I carried my copy to the office for a triumphant reveal when I returned to Kampala. I pulled it out of the bag and placed it on the desk where a couple of letters waited for my attention. One of them was from the line ministry responsible for the parastatal where I was director.
It was a short terse note from the Permanent Secretary, saying he had been instructed by the minister to revoke my appointment to the board immediately.

I was the only member who had been axed from the board, and it was for my obduracy over the retrenchment of a deputy prime minister’s wife.
When I looked on the side and saw Kennedy’s book, I chuckled. I was the power that had fallen.

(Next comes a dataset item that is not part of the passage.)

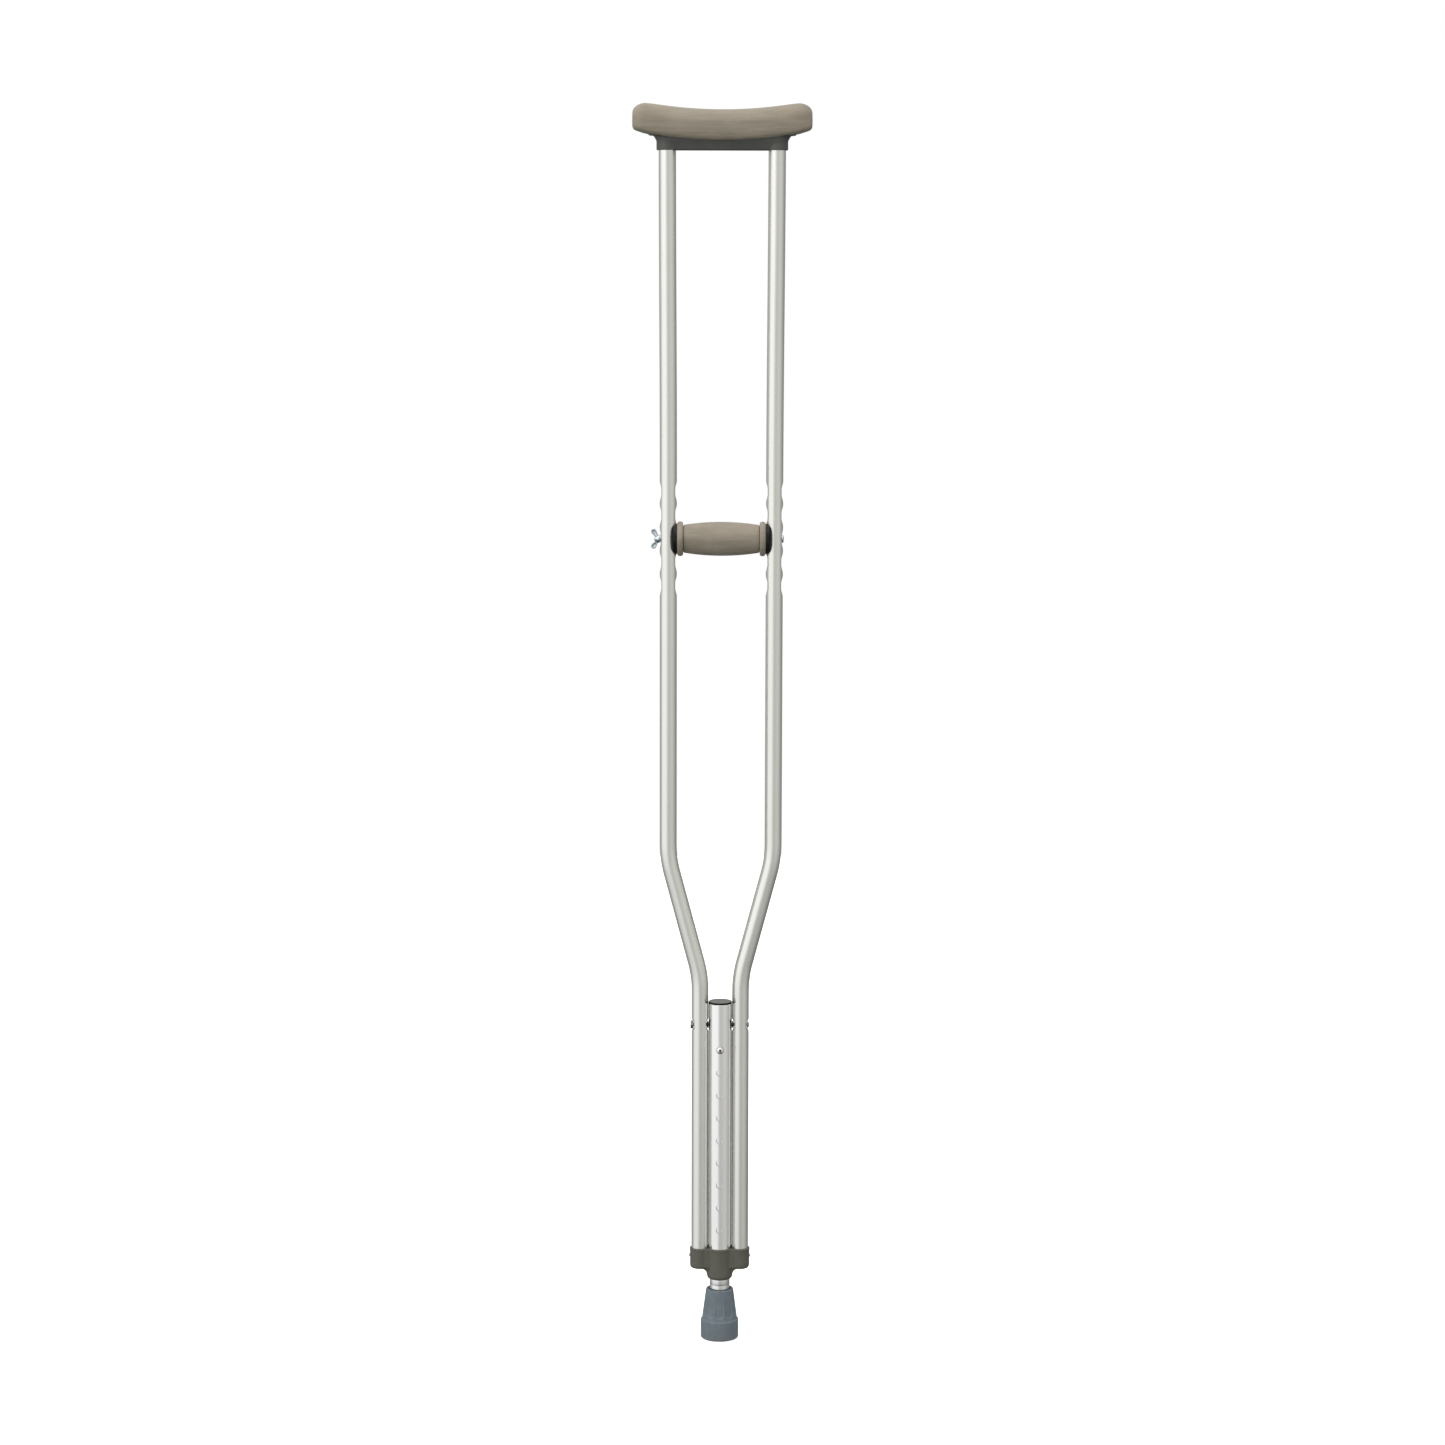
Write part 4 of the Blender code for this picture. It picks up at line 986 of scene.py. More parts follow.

I learnt the hard way the limits of “fighting from inside”.

I suspect I had also made a tactical mistake. The board rules were clear about directors’ benefits. We would be paid a sitting allowance and a transport refund to the meetings.

Kintu Musoke

Our chairman was a nice chap, but he was given to taking liberties. He started driving a company car, which the company fueled. The rest of the board was uncomfortable, and we discussed it among ourselves. No one offered to do anything.
At a board meeting, I bit my tongue and called out the chairman over his irregular use of a company car and added, for good measure, that it was undermining our reform efforts.

If I hadn’t been felled on the first count, I would have been on the second. When the call came to the chairman, he was all too happy to serve my head up.
Maybe I shouldn’t have picked to fight on two fronts. I should not have confronted the headmaster or his child. I should have been content to take down the lesser children. But that would have been morally hollow.

I left in my khakis. The parastatal went down the tubes.  Years later it was handed back, as a shell, to the pre-Amin era owner. He brought it back to life. It was the power that rose.
That might well be Uganda’s fate. I fear its rampant corruption might only be expunged in a post-Museveni order.